What you will do: Write out, unchanged, the lines from the one holding "obj.matrix_world = world" to the close of the listing. Both the first and last lines belong in it.

Provided data:
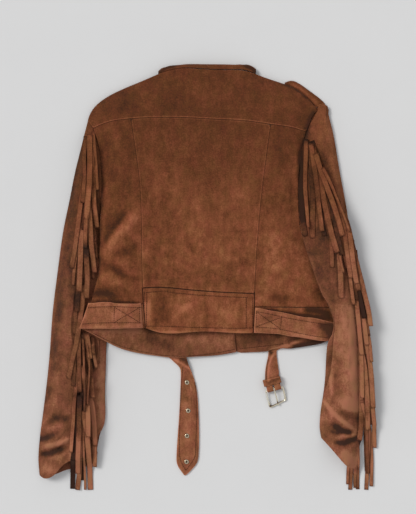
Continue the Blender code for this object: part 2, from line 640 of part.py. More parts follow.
# rows: the strap's upper edge, then its lower edge
BELT_LEFT_TOP = (
    ((-113.5, -42), (-110.5, -85.5)),
    ((-135, -41.7), (-134, -86)),
    ((-160, -41.3), (-162, -86.3)),
    ((-180, -41), (-186, -86.5)),
    ((-192.5, -43), (-208.7, -86)),
)
BELT_RIGHT_TOP = (
    ((80.5, -51.5), (78.5, -94)),
    ((104, -53.8), (106, -95.2)),
    ((127.5, -56.5), (137, -97)),
    ((156.4, -63.8), (160, -99.5)),
    ((185, -69.3), (187, -105)),
    ((212.5, -77), (211.6, -106)),
)
# rows: the free end's edges, with the height of the first one where the strap turns
BELT_LEFT_END = (
    ((-35.5, -143), (-58, -145.5), 5),
    ((-31, -154), (-46.5, -153.5), 6),
    ((-27, -164), (-46, -164), 0),
    ((-19.6, -186), (-47, -186), 0),
    ((-16.8, -213), (-48, -213), 0),
    ((-15.5, -247), (-50, -247), 0),
    ((-15.1, -281), (-52.7, -281), 0),
    ((-16, -305), (-54, -305), 0),
    ((-17.5, -317.4), (-54.4, -319), 0),
    ((-27, -328.5), (-47.5, -330), 0),
    ((-37.5, -339), (-40.5, -339), 0),
)
HOLES = (-35.9, -179.9), (-33.8, -228.3), (-35.9, -271.3), (-36.7, -315.7)
HOLE_RADIUS = 3.2

top = [lanes(*row, strap_top) for row in BELT_LEFT_TOP]
rows = top + wrap(SIDE_LEFT, 1, top[-1], belt_left_under[0]) + list(belt_left_under)
for first, last, lift in BELT_LEFT_END:
    row = lanes(first, last, on_surface)
    row[:, 2] = lift * np.linspace(1, 0, 4)
    rows.append(row)
belt_left = strap("belt_left", rows)
pile.lay_on(np.array(rows[:len(top) + 3]))

for number, (x, y) in enumerate(HOLES, 1):
    bm = bmesh.new()
    bmesh.ops.create_cone(bm, cap_ends=True, segments=12, radius1=HOLE_RADIUS * MM, radius2=HOLE_RADIUS * MM,
                          depth=20 * MM)
    bmesh.ops.translate(bm, verts=bm.verts, vec=(x * MM, y * MM, 0))
    mesh = bpy.data.meshes.new(f"hole {number}")
    bm.to_mesh(mesh)
    bm.free()
    cutter = add(f"hole {number}", mesh, PALE_GOLD, TOOLS)
    cutter.hide_render = True
    cutter.display_type = "WIRE"
    cut = belt_left.modifiers.new(cutter.name, "BOOLEAN")
    cut.operation = "DIFFERENCE"
    cut.solver = "EXACT"
    cut.object = cutter


def turned(name, x, y, profile, segments):
    """A ring turned round an upright axis from a closed profile of radius, z."""
    bm = bmesh.new()
    corners = [bm.verts.new((radius * MM, 0, z * MM)) for radius, z in profile]
    edges = [bm.edges.new((corners[k - 1], corners[k])) for k in range(len(corners))]
    bmesh.ops.spin(bm, geom=corners + edges, axis=(0, 0, 1), cent=(0, 0, 0), steps=segments,
                   angle=2 * math.pi, use_duplicate=False)
    bmesh.ops.remove_doubles(bm, verts=bm.verts, dist=1e-7)
    bmesh.ops.recalc_face_normals(bm, faces=bm.faces)
    bmesh.ops.translate(bm, verts=bm.verts, vec=(x * MM, y * MM, 0))
    mesh = bpy.data.meshes.new(name)
    bm.to_mesh(mesh)
    bm.free()
    mesh.shade_smooth()
    add(name, mesh, PALE_GOLD, JACKET)


EYELET = (2.2, 0.2), (2.9, 0.2), (2.9, STRAP + GAP), (4.4, STRAP + GAP), (4.2, STRAP + 1.0), (2.6, STRAP + 1.2), (2.2, STRAP + 0.9)
for number, (x, y) in enumerate(HOLES, 1):
    turned(f"eyelet_{number}", x, y, EYELET, 14)


# The buckle hangs from the right belt's free end: its heel bar's middle, direction and height
BAR = np.array((112.9, -190.2, 6.5))
BAR_ANGLE = math.radians(15.1)
BAR_WAY = np.array((math.cos(BAR_ANGLE), math.sin(BAR_ANGLE), 0))
AWAY = np.array((math.sin(BAR_ANGLE), -math.cos(BAR_ANGLE), 0))
LOOP_WIDTH = 25.0
# round the bar: distance beyond it, and height over its middle
LOOP = ((-12, -4.3), (-5, -4.3), (0, -4.3), (3.04, -3.04), (4.3, 0), (3.04, 3.04), (0, 4.3), (-5, 4.1),
        (-12, 2.6), (-18, 1.6))
BELT_RIGHT_END = (
    ((103.5, -134), (117.5, -134)),
    ((100, -148), (119.5, -148)),
    ((97.5, -162), (121.5, -160)),
)


def at_buckle(along, beyond, up):
    """A place by its distance along the heel bar, beyond it and over its middle."""
    return BAR + along * BAR_WAY + beyond * AWAY + up * np.array((0, 0, 1))


top = [lanes(*row, strap_top) for row in BELT_RIGHT_TOP]
rows = top + wrap(SIDE_RIGHT, -1, top[-1], belt_right_under[0]) + list(belt_right_under)
rows += [lanes(*row, on_surface) for row in BELT_RIGHT_END]
for beyond, up in LOOP:
    rows.append(np.array([at_buckle(along, beyond, up) for along in np.linspace(-0.5, 0.5, 4) * LOOP_WIDTH]))
belt_right = strap("belt_right", np.array(rows)[:, ::-1])
pile.lay_on(np.array(rows[:len(top) + 3]))


def tool(name, bm):
    mesh = bpy.data.meshes.new(name)
    bm.to_mesh(mesh)
    bm.free()
    made = add(name, mesh, PALE_GOLD, TOOLS)
    made.hide_render = True
    made.display_type = "WIRE"
    return made


bm = bmesh.new()
bmesh.ops.create_cube(bm, size=MM)
bmesh.ops.scale(bm, verts=bm.verts, vec=(6, 12, 14))
slot = tool("slot for the prong", bm)
slot.location = at_buckle(0, 0, 0) * MM
slot.rotation_euler.z = BAR_ANGLE
cut = belt_right.modifiers.new("slot", "BOOLEAN")
cut.operation = "DIFFERENCE"
cut.solver = "EXACT"
cut.object = slot


def wire(name, points, radius, closed):
    """A round wire through points given at the buckle."""
    curve = bpy.data.curves.new(name, "CURVE")
    curve.dimensions = "3D"
    curve.bevel_depth = radius * MM
    curve.bevel_resolution = 1
    curve.use_fill_caps = not closed
    spline = curve.splines.new("POLY")
    spline.points.add(len(points) - 1)
    spline.use_cyclic_u = closed
    for made, point in zip(spline.points, points):
        made.co = (*at_buckle(*point) * MM, 1)
    add(name, curve, PALE_GOLD, JACKET)


FRAME_HALF = 15.0
FRAME_LENGTH = 27.0
FRAME_DROP = 4.7         # the far bar is this much lower than the heel bar
WIRE = 1.5
# one half of the frame: along the bar, beyond it
FRAME = ((12.6, 0), (14.3, 0.7), (15, 2.6), (15, 12), (14.8, 20), (13.6, 24), (10.6, 26.3), (6, 27))
frame = [(along, beyond, -FRAME_DROP * beyond / FRAME_LENGTH) for along, beyond in FRAME]
frame += [(-along, beyond, up) for along, beyond, up in reversed(frame)]
wire("buckle_frame", frame, WIRE, True)

PRONG = 1.1
HOOK = 2.9               # radius of the prong's hook round the heel bar
hook = [(0, HOOK * math.cos(math.radians(turn)), HOOK * math.sin(math.radians(turn)))
        for turn in range(330, 80, -30)]
wire("buckle_prong", hook + [(0, 8, 2.2), (0, 18, 0.2), (0, 26, -1.6), (0, 30, -2.3)], PRONG, False)

# The keeper: a band round both layers of the strap above the buckle
KEEPER = ((14.2, -6.45), (15.3, -5.35), (15.3, 4.3), (14.2, 5.4), (-14.2, 5.4), (-15.3, 4.3), (-15.3, -5.35),
          (-14.2, -6.45))
bm = bmesh.new()
bmesh.ops.create_cone(bm, cap_ends=False, segments=len(KEEPER), radius1=1, radius2=1, depth=1)
for vertex in bm.verts:
    corner = round(math.degrees(math.atan2(vertex.co.y, vertex.co.x)) / 45) % 8
    along, up = KEEPER[corner]
    vertex.co = at_buckle(along, -18.5 + 11 * (0.5 - vertex.co.z), up) * MM
bmesh.ops.recalc_face_normals(bm, faces=bm.faces)
mesh = bpy.data.meshes.new("belt_keeper")
bm.to_mesh(mesh)
bm.free()
keeper = add("belt_keeper", mesh, SUEDE_UPPER, JACKET)
wall = keeper.modifiers.new("wall", "SOLIDIFY")
wall.thickness = 1.2 * MM
wall.offset = 1


# The collar, rolled over from the back of the neck down to the surface
COLLAR_ENDS = -85.0, 82.0
seam_x = back_yoke[0][:, 0]
neck_x = np.concatenate((COLLAR_ENDS[:1], seam_x[(seam_x > -80) & (seam_x < 77)], COLLAR_ENDS[1:]))
neck = np.column_stack([np.interp(neck_x, seam_x, back_yoke[0][:, k]) for k in range(3)])
edge = COLLAR_EDGE.at(np.linspace(0, 1, 60))
rows = []
for turn in np.radians((165, 140, 112, 84, 56, 28, 0)):
    beyond = np.interp(neck[:, 0], edge[:, 0], edge[:, 1]) - neck[:, 1]
    rows.append(np.column_stack((neck[:, 0], neck[:, 1] + 1.0 + beyond * math.sin(turn),
                                 neck[:, 2] * (1 + math.cos(turn)) / 2)))
cloth("collar", np.array(rows), SUEDE, SUEDE_UPPER)


# The right sleeve, over the body's side, with a few strands that hang out of its cuff
body = pile.top.copy()
pile.keep(lambda x, y: y < UNDERARM_Y - 2)
fringe("fringe_right_cuff", Line((244.8, -296.7), (250, -308), (255, -320.5)),
       ((0, 0, 0.3), (1, 0, 0.3)), 3, 6, lowest=-361.0)
over_side = pile.drape(9)


def under_sleeve(x, y):
    return over_side(x, y) + (REST + GAP) * ease(over_side(x, y))


def right_height(x, y):
    return under_sleeve(x, y) + sleeve_height((OUTER_RIGHT, INNER_RIGHT), ARMHOLE_RIGHT, SLEEVE_RIGHT_LOFT,
                                              lambda x, y: 1, x, y)


sleeve_right_under = surface(
    patch(CAP_RIGHT, CUFF_RIGHT, ARMHOLE_RIGHT.then(INNER_RIGHT_UNDER), OUTER_RIGHT, 0.35),
    under_sleeve, COLUMNS_UNDER, ROWS_UNDER)
sleeve_right = surface(
    patch(CAP_RIGHT, CUFF_RIGHT, ARMHOLE_RIGHT.then(INNER_RIGHT), OUTER_RIGHT, 0.35),
    right_height, COLUMNS_SLEEVE, ROWS_SLEEVE)
cloth("sleeve_right_under", sleeve_right_under, SUEDE, SUEDE_UPPER, rises=True)
cloth("sleeve_right", sleeve_right, SUEDE, SUEDE_UPPER)
pile.lay_on(sleeve_right_under, SUEDE)
pile.lay_on(sleeve_right)
pile.top = np.maximum(pile.top, body)

FRINGE_RIGHT = Line((176, 232), (187, 201.5), (202.3, 167.5), (210.8, 153.9), (221, 121.6),
                    (234.6, 102.9), (241.4, 82.5), (249.9, 62.1), (253.3, 12.8), (255, -38.3),
                    (258.4, -89.3), (260.1, -157.3), (261.8, -208.3), (262, -250.8), (258, -278))
LEANS_RIGHT = ((0, 2, 0.4), (0.12, 9, 0.9), (0.2, 9, 1), (0.3, 7, 0.9), (0.5, 5, 0.6), (0.65, 4, 0.6),
               (0.8, 2, 0.6), (1, 0, 0.6))
fringe("fringe_right", FRINGE_RIGHT, LEANS_RIGHT, 36, 20)
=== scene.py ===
import math

import bmesh
import bpy
import numpy as np
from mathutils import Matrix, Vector
from mathutils.bvhtree import BVHTree
from mathutils.kdtree import KDTree


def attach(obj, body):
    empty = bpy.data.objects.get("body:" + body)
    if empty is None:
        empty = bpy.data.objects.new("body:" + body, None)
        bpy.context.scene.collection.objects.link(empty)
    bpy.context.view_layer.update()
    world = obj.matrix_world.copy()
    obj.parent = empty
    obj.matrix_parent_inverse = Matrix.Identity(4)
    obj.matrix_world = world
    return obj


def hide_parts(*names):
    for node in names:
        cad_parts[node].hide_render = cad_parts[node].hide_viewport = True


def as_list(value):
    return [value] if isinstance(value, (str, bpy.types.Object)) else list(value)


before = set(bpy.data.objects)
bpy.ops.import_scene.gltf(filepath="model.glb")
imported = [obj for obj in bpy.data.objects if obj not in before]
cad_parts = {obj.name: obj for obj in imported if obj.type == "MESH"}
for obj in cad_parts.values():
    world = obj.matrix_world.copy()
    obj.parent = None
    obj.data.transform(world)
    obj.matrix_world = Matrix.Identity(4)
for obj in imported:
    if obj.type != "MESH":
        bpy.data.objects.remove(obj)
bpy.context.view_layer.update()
MM = 0.001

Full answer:
    obj.matrix_world = world
    return obj


def hide_parts(*names):
    for node in names:
        cad_parts[node].hide_render = cad_parts[node].hide_viewport = True


def as_list(value):
    return [value] if isinstance(value, (str, bpy.types.Object)) else list(value)


before = set(bpy.data.objects)
bpy.ops.import_scene.gltf(filepath="model.glb")
imported = [obj for obj in bpy.data.objects if obj not in before]
cad_parts = {obj.name: obj for obj in imported if obj.type == "MESH"}
for obj in cad_parts.values():
    world = obj.matrix_world.copy()
    obj.parent = None
    obj.data.transform(world)
    obj.matrix_world = Matrix.Identity(4)
for obj in imported:
    if obj.type != "MESH":
        bpy.data.objects.remove(obj)
bpy.context.view_layer.update()
MM = 0.001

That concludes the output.